Posted by Chazzaca on (August 25, 2009, 14:07 GMT)

I was just about to the say the same thing but mankib & SH_cricketbuff beat me to it!! Also Gillespie said that England "had no way" of coming back in the 5th test - he obviously hasn't been paying too much attention this series as we flogged the Poms in Cardiff yet they came back to easily beat us at Lords!! Now it's bring on 2010-11 where we are a different side home at home - South Africa showed that we can be beaten at home also!!

Truth is we're not the superpower we once were.

Posted by SH_cricketbuff on (August 25, 2009, 13:46 GMT)

Didn't Gillespie say he'll go with 4 fast bowlers in this test in his previous article before the test and now he's saying Hauritz was desperately needed?? make up your mind man!!

Posted by Benkl on (August 25, 2009, 13:32 GMT)

Here Here ...

You think Lee will be back ?

Posted by manikb on (August 25, 2009, 13:01 GMT)

In his previous article before the Oval test match, Jason mentioned that Australia should go with four seamers. In this article he mentions "I can sympathise with them over their decision to play four fast bowlers at The Oval, but that doesn't cover up for everyone blatantly mis-reading the wicket. Nathan Hauritz, the offspiner, was desperately needed."

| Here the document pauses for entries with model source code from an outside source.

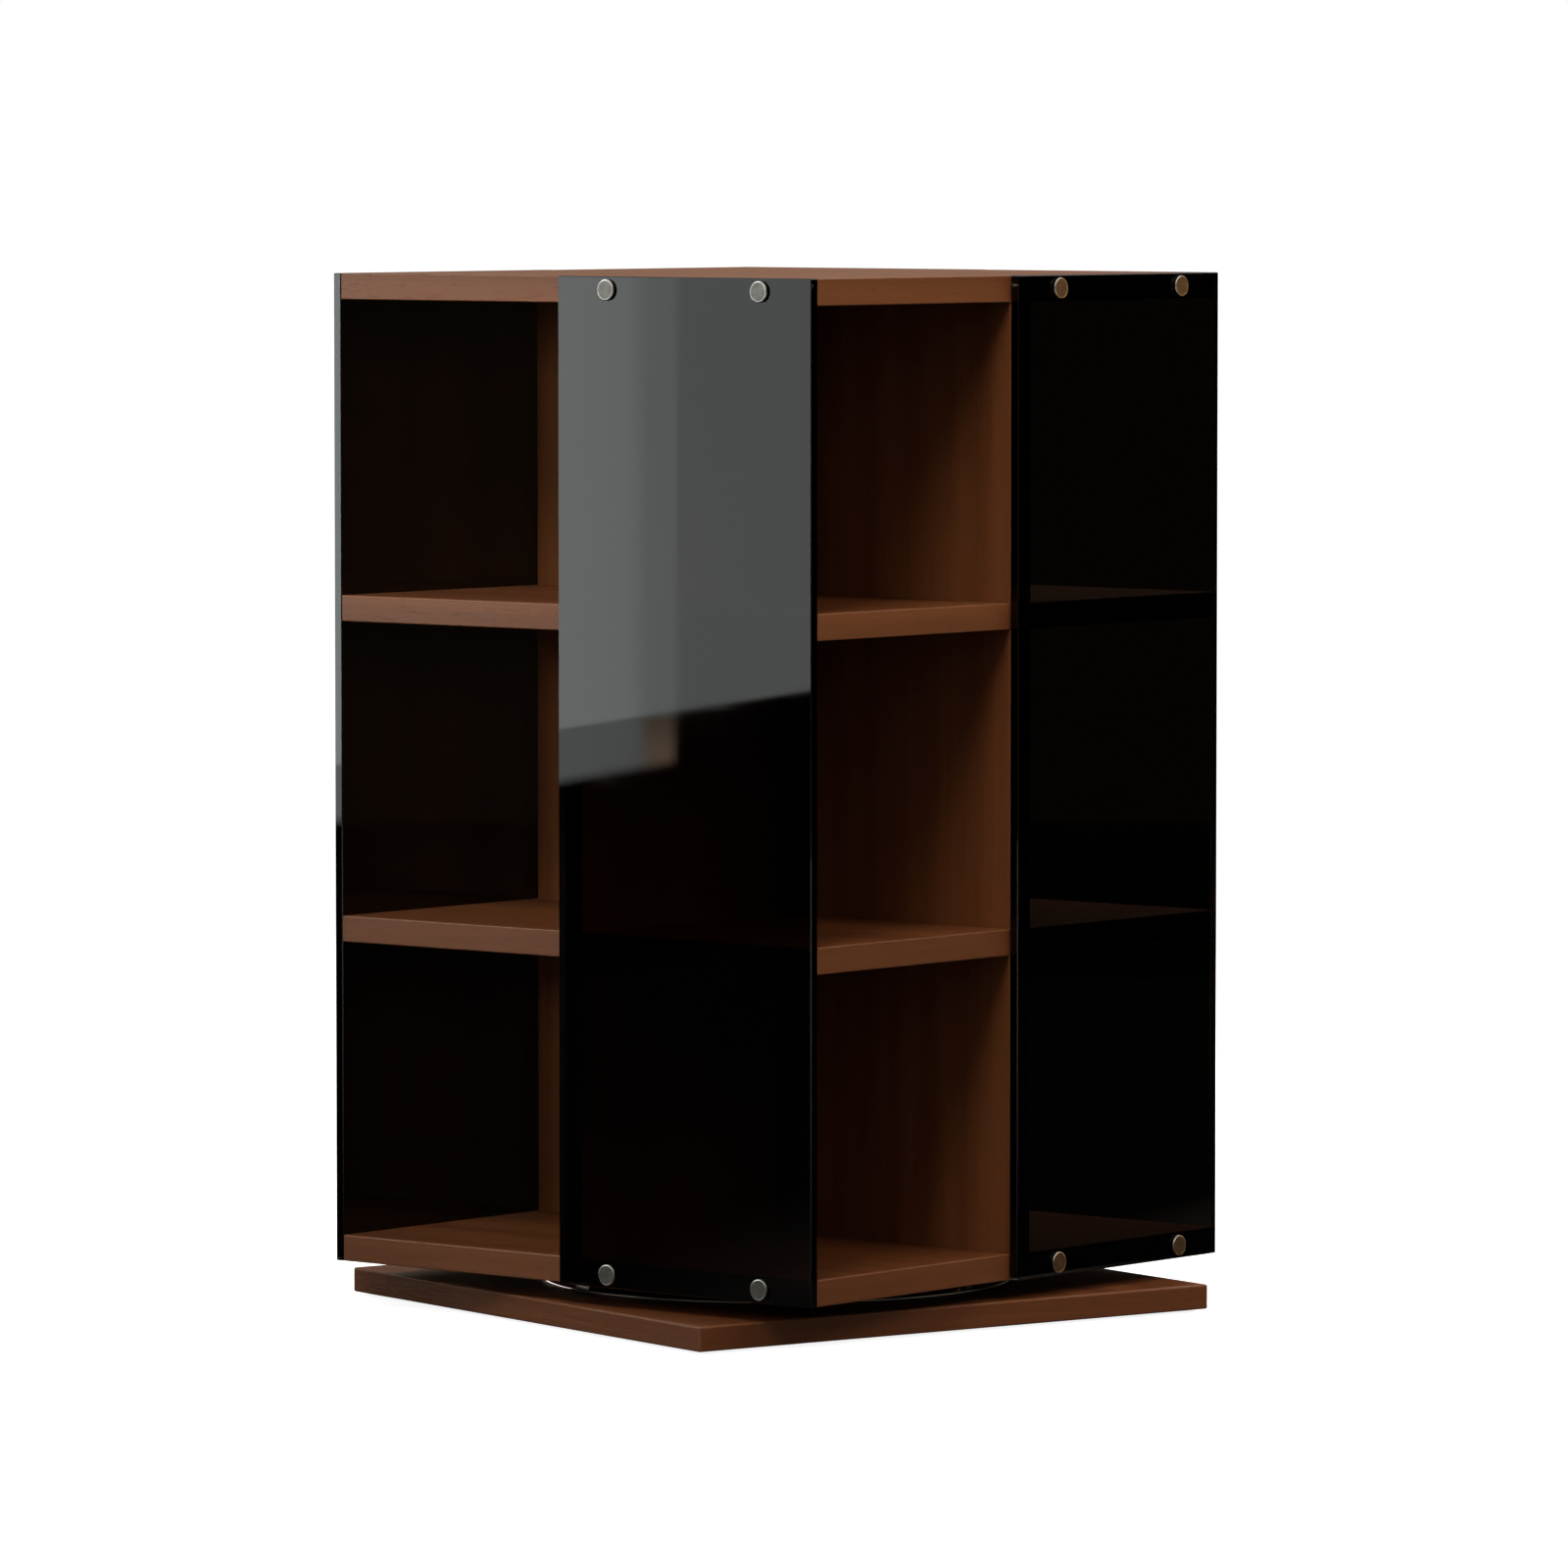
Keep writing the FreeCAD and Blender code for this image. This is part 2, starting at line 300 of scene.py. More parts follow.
@dataclass(frozen=True)
class Bore:
    """A drilled hole, with a countersink if its mouth is wider."""

    mouth: Point
    into: Point
    depth: float
    radius: float
    mouth_radius: float = 0.0
    proud: float = 0.0003
    sides: int = 32

    def cutter(self) -> Piece:
        """Models the solid that takes the hole's material away, a little proud of the mouth.

        Returns:
            The solid.
        """
        aim = Vector(self.into).normalized()
        turn = aim.to_track_quat("Z", "Y").to_euler()
        hole = added(
            bpy.ops.mesh.primitive_cylinder_add, vertices=self.sides, radius=self.radius,
            depth=self.depth + self.proud, rotation=turn,
            location=Vector(self.mouth) + aim * (self.depth - self.proud) / 2)
        if self.mouth_radius:
            sink = self.mouth_radius - self.radius
            cone = added(
                bpy.ops.mesh.primitive_cone_add, vertices=self.sides, rotation=turn,
                radius1=self.mouth_radius + self.proud, radius2=self.radius, depth=sink + self.proud,
                location=Vector(self.mouth) + aim * (sink - self.proud) / 2)
            apply_modifier(hole, "BOOLEAN", object=cone, operation="UNION", solver="EXACT")
            bpy.data.objects.remove(cone)
        settle(hole)
        return hole


def drilled(piece: Piece, bores: Sequence[Bore]) -> None:
    """Drills all bores into the piece.

    Args:
        piece: the mesh object.
        bores: the holes, none of which touch each other.
    """
    cutter = joined([bore.cutter() for bore in bores], "drill")
    apply_modifier(piece, "BOOLEAN", object=cutter, operation="DIFFERENCE", solver="EXACT")
    bpy.data.objects.remove(cutter)


def six_places(distance: float, first: float, height: float) -> list[Point]:
    """Six points at equal steps on a circle about the Z axis.

    Args:
        distance: radius of the circle.
        first: angle of the first point, in degrees.
        height: their height.

    Returns:
        The points.
    """
    angles = [math.radians(first + 60 * index) for index in range(6)]
    return [(distance * math.cos(angle), distance * math.sin(angle), height) for angle in angles]


def mark_eased_edges(piece: Piece) -> None:
    """Stores on each face whether it belongs to an eased edge, for the wear of the finish.

    Args:
        Stores on each face whether it belongs to an eased edge, for the worn tone of the finish and a
        painted highlight along the edges.
    """
    marks = piece.data.attributes.new(EDGE_WEAR_AND_HIGHLIGHT, "FLOAT", "FACE")
    for face, mark in zip(piece.data.polygons, marks.data):
        mark.value = float(max(abs(part) for part in face.normal) < SQUARE_ON)


def turned(degrees: float) -> Matrix:
    """A turn about the tower's axis."""
    return Matrix.Rotation(math.radians(degrees), 4, "Z")


# Tools of the finishes


def rgba(colour: Colour) -> tuple[float, float, float, float]:
    """A colour with full opacity."""
    return (*colour, 1.0)


class NodeDesk:
    """Adds nodes to one tree and joins them."""

    def __init__(self, tree: bpy.types.NodeTree) -> None:
        """Starts on a tree that may already hold nodes."""
        self.tree = tree

    def feed(self, node: bpy.types.Node, inputs: dict) -> None:
        """Gives a node its inputs.

        Args:
            node: the node.
            inputs: for each input, another node's output to join, or a value.
        """
        for key, value in inputs.items():
            if isinstance(value, Socket):
                self.tree.links.new(value, node.inputs[key])
            else:
                node.inputs[key].default_value = value

    def add(self, kind: str, inputs: dict | None = None, **settings: object) -> bpy.types.Node:
        """Adds one node.

        Args:
            kind: the node's type.
            inputs: for each input, another node's output to join, or a value.
            settings: values of the node's own properties.

        Returns:
            The new node.
        """
        node = self.tree.nodes.new(kind)
        for key, value in settings.items():
            setattr(node, key, value)
        self.feed(node, inputs or {})
        return node

    def math(self, operation: str, first: object, second: object = 0.0, clamp: bool = False) -> Socket:
        """The result of one calculation on two numbers or outputs."""
        node = self.add("ShaderNodeMath", {0: first, 1: second}, operation=operation, use_clamp=clamp)
        return node.outputs[0]

    def times(self, first: object, second: object) -> Socket:
        """Two numbers multiplied."""
        return self.math("MULTIPLY", first, second)

    def swing(self, value: Socket, amount: float) -> Socket:
        """How far a value lies from one half, times an amount."""
        return self.times(self.math("SUBTRACT", value, 0.5), amount)

    def vector(self, operation: str, first: object, second: object = None, result: int = 0) -> Socket:
        """The result of one calculation on vectors; result 1 is its number instead of its vector."""
        inputs = {0: first} if second is None else {0: first, 1: second}
        return self.add("ShaderNodeVectorMath", inputs, operation=operation).outputs[result]

    def place(self) -> Socket:
        """The object coordinates."""
        return self.add("ShaderNodeTexCoord").outputs["Object"]

    def part(self, vector: Socket, axis: str) -> Socket:
        """One coordinate of a vector."""
        return self.add("ShaderNodeSeparateXYZ", {0: vector}).outputs[axis]

    def noise(self, vector: Socket, scale: Point, detail: float, rough: float = 0.5) -> bpy.types.Node:
        """A noise texture, stretched to its own scale on each axis.

        Args:
            vector: the coordinates.
            scale: features in each metre, along X, Y and Z.
            detail: number of finer layers.
            rough: weight of the finer layers.

        Returns:
            The noise node.
        """
        spread = self.add("ShaderNodeMapping", {"Vector": vector, "Scale": scale})
        return self.add("ShaderNodeTexNoise", {
            "Vector": spread.outputs[0], "Scale": 1.0, "Detail": detail, "Roughness": rough})

    def speckle(self, vector: Socket, scale: float) -> Socket:
        """Fine noise of the same scale on each axis."""
        return self.noise(vector, (scale,) * 3, 3.0, 0.6).outputs[0]

    def between(self, value: Socket, low: float, high: float,
                to_low: float = 0.0, to_high: float = 1.0) -> Socket:
        """The value moved from one range to another, and held within it.

        Args:
            value: the value.
            low: one end of its range.
            high: the other end.
            to_low: what the one end becomes.
            to_high: what the other end becomes.

        Returns:
            The new value.
        """
        node = self.add("ShaderNodeMapRange", {
            "Value": value, "From Min": low, "From Max": high, "To Min": to_low, "To Max": to_high})
        return node.outputs[0]

    def mix(self, factor: object, first: object, second: object) -> Socket:
        """Two colours mixed by a factor."""
        return self.add("ShaderNodeMix", {0: factor, 6: first, 7: second}, data_type="RGBA").outputs[2]


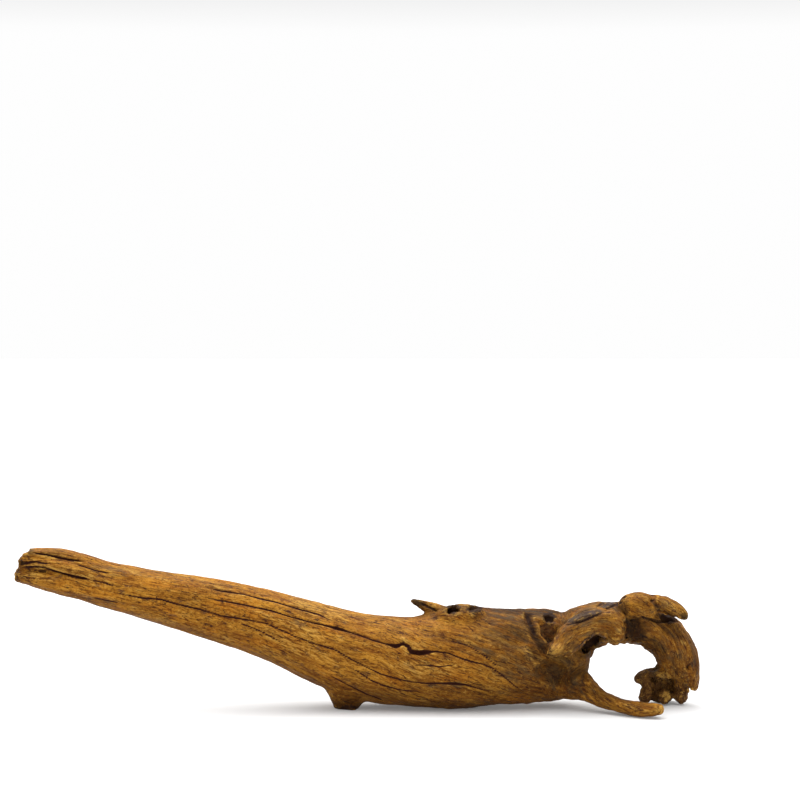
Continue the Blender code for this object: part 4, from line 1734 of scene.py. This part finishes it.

atleast Jason should remain consistent.

Posted by SidArthur on (August 25, 2009, 12:23 GMT)

Full time selectors sounds like too much information--there is such a thing. Seems like everyone would have gone with Hauritz at the Oval, except the selectors. That equals over-thinking or too much information. If they make part-time bad decisions, then they'll make them full-time as well, no better, even worse. Besides, Aussies lost because they choked, not because of lack of talent, experience, or selectors' decisions, and choking is something you can't plan for. Greg Norman lost a couple of majors because he choked. Tiger Woods wins plenty because he doesn't. Full-time selectors sounds like an excuse for a junket, and Merv's waste-line is big enough already.